After announcing the launch of its investment immigration program in October 2015, St. Lucia has become yet another Caribbean nation offering economic citizenship to wealthy international applicants.

St. Lucia requires applicants to have a minimum net worth of $3 million. Further, they must fulfill one out of the three investment options—$200,000 in a sovereign fund; $300,000 in real estate; or $500,000 in bonds.

Investment immigration programs help nations attract foreign investment offering benefits to investors including like fast-track residence, travel privileges, economic and political stability. These programs are creating a new class of citizens—global citizens who can travel and reside in countries all over the world.

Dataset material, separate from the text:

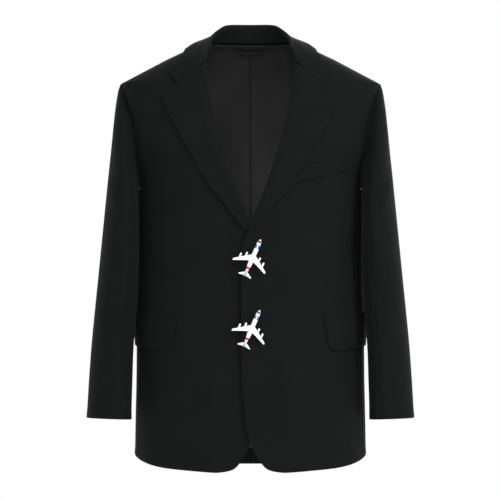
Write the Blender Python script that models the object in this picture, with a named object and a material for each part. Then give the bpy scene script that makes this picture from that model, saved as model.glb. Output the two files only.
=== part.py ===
"""Single-breasted tailored jacket, hollow, in the pose in which a body fills it.

Metres, +Z up, front towards -Y, wearer's left at +X. The origin is at the neck base between the shoulders.
Every cloth piece is a thin closed wall cut from one torso form or one sleeve form.
"""
import math

import bpy
import bmesh
from mathutils import Vector

# driving dimensions
WALL = 0.0020
SEAM = 0.0004
STAND_OFF = 0.0016
APPLIED = 0.0020
LINING_WALL = 0.0012
ROLL_RADIUS = 0.0037
EDGE_FROM_ROLL = 0.0055
COLLAR_RADIUS = 0.0028
UNDER_SINK = 0.0036
BUTTON_STAND = 0.0085
FUSELAGE_LENGTH = 0.0750
FUSELAGE_RADIUS = 0.0043
WING_SPAN = 0.0660

# shoulder ridge from the neck point to the sleeve head, as (z, half width)
RIDGE = [(0.0180, 0.0860), (0.0100, 0.0890), (-0.0226, 0.1580), (-0.0670, 0.2420)]

# below the sleeve head, as (z, half width)
BODY = [
    (-0.0670, 0.2420), (-0.0760, 0.2395), (-0.0880, 0.2365), (-0.1100, 0.2338), (-0.1350, 0.2305),
    (-0.1650, 0.2265), (-0.1900, 0.2225), (-0.2200, 0.2140), (-0.2500, 0.2072), (-0.2800, 0.2091),
    (-0.3000, 0.2096), (-0.3200, 0.2096), (-0.3600, 0.2097), (-0.4000, 0.2103), (-0.4400, 0.2117),
    (-0.4700, 0.2134), (-0.4926, 0.2148), (-0.5200, 0.2151), (-0.5400, 0.2152), (-0.5600, 0.2143),
    (-0.6200, 0.2147), (-0.6800, 0.2160), (-0.7600, 0.2174), (-0.8200, 0.2185)]

# depth of the form, as (z, front, back, roundness)
DEPTH = [
    (0.0180, 0.030, 0.0600, 2.10), (0.0085, 0.044, 0.0660, 2.10), (0.0038, 0.055, 0.0735, 2.15),
    (-0.0019, 0.0640, 0.0795, 2.20), (-0.0075, 0.0700, 0.0845, 2.20), (-0.0132, 0.0755, 0.0880, 2.20),
    (-0.0226, 0.0815, 0.0930, 2.25), (-0.0360, 0.0880, 0.0990, 2.30), (-0.0508, 0.0935, 0.1050, 2.30),
    (-0.0670, 0.0985, 0.1100, 2.30), (-0.0880, 0.1050, 0.1150, 2.30), (-0.1100, 0.1105, 0.1190, 2.35),
    (-0.1350, 0.1160, 0.1225, 2.35), (-0.1650, 0.1220, 0.1255, 2.40), (-0.1900, 0.1265, 0.1270, 2.40),
    (-0.2200, 0.1310, 0.1275, 2.40), (-0.2500, 0.1345, 0.1265, 2.40), (-0.2800, 0.1365, 0.1245, 2.40),
    (-0.3200, 0.1370, 0.1205, 2.40), (-0.3600, 0.1350, 0.1155, 2.40), (-0.4000, 0.1325, 0.1110, 2.40),
    (-0.4400, 0.1315, 0.1090, 2.40), (-0.4800, 0.1325, 0.1115, 2.40), (-0.5200, 0.1350, 0.1165, 2.40),
    (-0.5600, 0.1380, 0.1220, 2.40), (-0.6200, 0.1415, 0.1280, 2.40), (-0.6800, 0.1440, 0.1320, 2.40),
    (-0.7600, 0.1455, 0.1350, 2.40), (-0.8200, 0.1460, 0.1365, 2.40)]

# how far behind the shoulders the widest part of the body lies, as (z, y)
CENTRE = [(0.0, 0.0), (-0.0670, 0.0), (-0.2500, 0.0140), (-0.3200, 0.0270), (-0.8200, 0.0280)]

# hem height round the body, as (angle in degrees from the side, z); front angles are positive
HEM = [(-90, -0.7855), (-60, -0.7850), (-35, -0.7780), (-15, -0.7680), (0, -0.7610), (8.5, -0.7650),
       (22.8, -0.7755), (37.2, -0.7848), (52, -0.7895), (69.5, -0.7932), (90, -0.7936), (120, -0.7900)]

# armhole from the sleeve head down to the side seam, as (z, y)
ARMHOLE_FRONT = [(-0.0670, 0.0), (-0.0712, -0.0085), (-0.0800, -0.0150), (-0.0960, -0.0225),
                 (-0.1200, -0.0345), (-0.1480, -0.0435), (-0.1760, -0.0465), (-0.2030, -0.0430),
                 (-0.2250, -0.0350), (-0.2430, -0.0240)]
ARMHOLE_UNDER = [(-0.2545, -0.0120), (-0.2610, 0.0020), (-0.2635, 0.0140), (-0.2612, 0.0270),
                 (-0.2550, 0.0430)]
ARMHOLE_BACK = [(-0.0670, 0.0), (-0.0712, 0.013), (-0.0800, 0.0245), (-0.0960, 0.0360),
                (-0.1200, 0.0445), (-0.1480, 0.0500), (-0.1760, 0.0545), (-0.2030, 0.0585),
                (-0.2250, 0.0610), (-0.2430, 0.0620)]

# rows below the armhole at the side seams
SIDE_ROWS = [-0.2430, -0.297, -0.341, -0.352, -0.404, -0.462, -0.520, -0.578, -0.635, -0.690, -0.735]
FRONT_SEAM_ANGLE = [(-0.2430, 17.4), (-0.40, 17.4), (-0.80, 15.0)]
BACK_SEAM_ANGLE = [(-0.2430, -17.8), (-0.40, -18.5), (-0.80, -18.0)]

# left front edge in front view, (x, z), from the round hem corner up to the break of the lapel
FRONT_EDGE = [(0.0204, -0.7765), (0.0020, -0.7490), (-0.0090, -0.7000), (-0.0148, -0.6350),
              (-0.0170, -0.5780), (-0.0172, -0.5200), (-0.0172, -0.4620), (-0.0166, -0.4040),
              (-0.0092, -0.3520)]
HEM_CORNER = [(0.0204, -0.7765), (0.0262, -0.7832), (0.0345, -0.7885), (0.0470, -0.7925)]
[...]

St. Kitts and Nevis was the first nation to offer citizenship through investment. Canada was the first developed nation to grant permanent residence to wealthy investors by introducing its program in 1986. While the once popular Canadian program was replaced last year with a new version that has minimal international interest, other nations soon followed including the USA (1990) and the UK (1994). Today, about 24 nations offer investment immigration programs with seven nations offering direct citizenship through investment.

These programs are a valuable source of foreign investment for small nations with challenging economies. The revenues generated from such programs facilitate infrastructure development, diversification of the economy, and a balanced budget. While there are worries about commoditization of citizenship, the benefits far outweigh the risks for smaller nations.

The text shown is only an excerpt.